By 4, the plaza is empty, and we have barely moved. Jesus crosses the street to make yet another phone call. Their guide should have been here by now. They think he might be in another town a short bus ride away. For the first time all day, Juan starts to talk to me. He is a shy man, short and pudgy, with silver fillings that outline his front teeth whenever he smiles.

"I had a dream a few days back," he starts. "It was awful. We were just about to cross the line, when our guide told us to hang back. 'Wait here,' he said. 'Eat something while I go up ahead to look for Border Patrol.' Three hours later, he still hadn't come back. Five hours later, he was still gone. I was tired and freezing cold, so I wrapped myself in my extra pair of pants. I started to fall asleep when a man dressed in black suddenly appeared and started grabbing at me. I reached over to warn my friends, but they were gone; I was alone in the middle of the desert."

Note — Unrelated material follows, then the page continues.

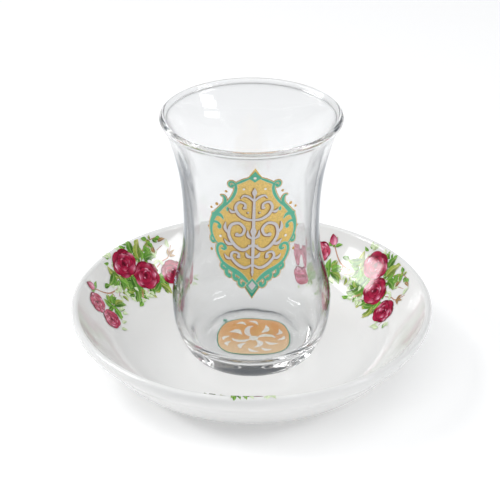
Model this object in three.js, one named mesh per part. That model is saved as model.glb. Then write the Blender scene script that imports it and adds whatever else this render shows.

As Juan describes his dream, Jesus comes back with word that their guide isn't in Altar. They've waited the entire day before realizing that they aren't even in the right town. Human smuggling is an elusive and imprecise business; its central agents are, by their very nature, hard to pin down. But a good guide is a valuable commodity, and when the next bus pulls into the plaza, Uvaldo, Jesus, and Juan climb aboard. Ten minutes earlier, we had talked about heading back to the shelter and trying again in the morning. Now, suddenly, they are gone, following their purpose to another border town.